Each entry has to be copied exactly, with nothing missed.

• Data supplied:

»»

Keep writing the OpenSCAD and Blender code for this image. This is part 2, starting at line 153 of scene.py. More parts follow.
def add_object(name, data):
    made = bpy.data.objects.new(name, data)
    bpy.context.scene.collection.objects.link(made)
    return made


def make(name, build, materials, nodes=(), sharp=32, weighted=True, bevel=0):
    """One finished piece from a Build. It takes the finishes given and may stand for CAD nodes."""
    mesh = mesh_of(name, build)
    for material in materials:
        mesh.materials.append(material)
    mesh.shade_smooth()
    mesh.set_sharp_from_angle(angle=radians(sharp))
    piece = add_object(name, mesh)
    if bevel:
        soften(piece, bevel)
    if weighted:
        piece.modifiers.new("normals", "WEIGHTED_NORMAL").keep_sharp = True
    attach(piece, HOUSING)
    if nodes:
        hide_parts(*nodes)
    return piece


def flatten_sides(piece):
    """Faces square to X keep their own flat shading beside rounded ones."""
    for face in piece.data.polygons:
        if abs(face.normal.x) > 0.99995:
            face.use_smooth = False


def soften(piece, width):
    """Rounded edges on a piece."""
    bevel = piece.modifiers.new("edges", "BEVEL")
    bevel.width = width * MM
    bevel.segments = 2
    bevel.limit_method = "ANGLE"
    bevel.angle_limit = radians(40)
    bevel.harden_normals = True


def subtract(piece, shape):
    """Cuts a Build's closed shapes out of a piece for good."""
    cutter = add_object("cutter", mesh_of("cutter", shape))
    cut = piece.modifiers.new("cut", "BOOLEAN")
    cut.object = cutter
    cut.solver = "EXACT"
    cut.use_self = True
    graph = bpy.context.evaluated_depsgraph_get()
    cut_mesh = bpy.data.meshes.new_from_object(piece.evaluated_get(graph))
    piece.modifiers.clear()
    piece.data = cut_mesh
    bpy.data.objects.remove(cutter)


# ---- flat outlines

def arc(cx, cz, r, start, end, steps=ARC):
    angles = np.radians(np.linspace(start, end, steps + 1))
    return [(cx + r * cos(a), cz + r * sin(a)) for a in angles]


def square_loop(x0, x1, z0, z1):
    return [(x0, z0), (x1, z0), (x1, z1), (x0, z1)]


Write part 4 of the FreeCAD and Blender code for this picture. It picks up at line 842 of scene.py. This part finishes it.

««

• Output below:
Keep writing the OpenSCAD and Blender code for this image. This is part 2, starting at line 153 of scene.py. More parts follow.
def add_object(name, data):
    made = bpy.data.objects.new(name, data)
    bpy.context.scene.collection.objects.link(made)
    return made


def make(name, build, materials, nodes=(), sharp=32, weighted=True, bevel=0):
    """One finished piece from a Build. It takes the finishes given and may stand for CAD nodes."""
    mesh = mesh_of(name, build)
    for material in materials:
        mesh.materials.append(material)
    mesh.shade_smooth()
    mesh.set_sharp_from_angle(angle=radians(sharp))
    piece = add_object(name, mesh)
    if bevel:
        soften(piece, bevel)
    if weighted:
        piece.modifiers.new("normals", "WEIGHTED_NORMAL").keep_sharp = True
    attach(piece, HOUSING)
    if nodes:
        hide_parts(*nodes)
    return piece


def flatten_sides(piece):
    """Faces square to X keep their own flat shading beside rounded ones."""
    for face in piece.data.polygons:
        if abs(face.normal.x) > 0.99995:
            face.use_smooth = False


def soften(piece, width):
    """Rounded edges on a piece."""
    bevel = piece.modifiers.new("edges", "BEVEL")
    bevel.width = width * MM
    bevel.segments = 2
    bevel.limit_method = "ANGLE"
    bevel.angle_limit = radians(40)
    bevel.harden_normals = True


def subtract(piece, shape):
    """Cuts a Build's closed shapes out of a piece for good."""
    cutter = add_object("cutter", mesh_of("cutter", shape))
    cut = piece.modifiers.new("cut", "BOOLEAN")
    cut.object = cutter
    cut.solver = "EXACT"
    cut.use_self = True
    graph = bpy.context.evaluated_depsgraph_get()
    cut_mesh = bpy.data.meshes.new_from_object(piece.evaluated_get(graph))
    piece.modifiers.clear()
    piece.data = cut_mesh
    bpy.data.objects.remove(cutter)


# ---- flat outlines

def arc(cx, cz, r, start, end, steps=ARC):
    angles = np.radians(np.linspace(start, end, steps + 1))
    return [(cx + r * cos(a), cz + r * sin(a)) for a in angles]


def square_loop(x0, x1, z0, z1):
    return [(x0, z0), (x1, z0), (x1, z1), (x0, z1)]


Write part 4 of the FreeCAD and Blender code for this picture. It picks up at line 842 of scene.py. This part finishes it.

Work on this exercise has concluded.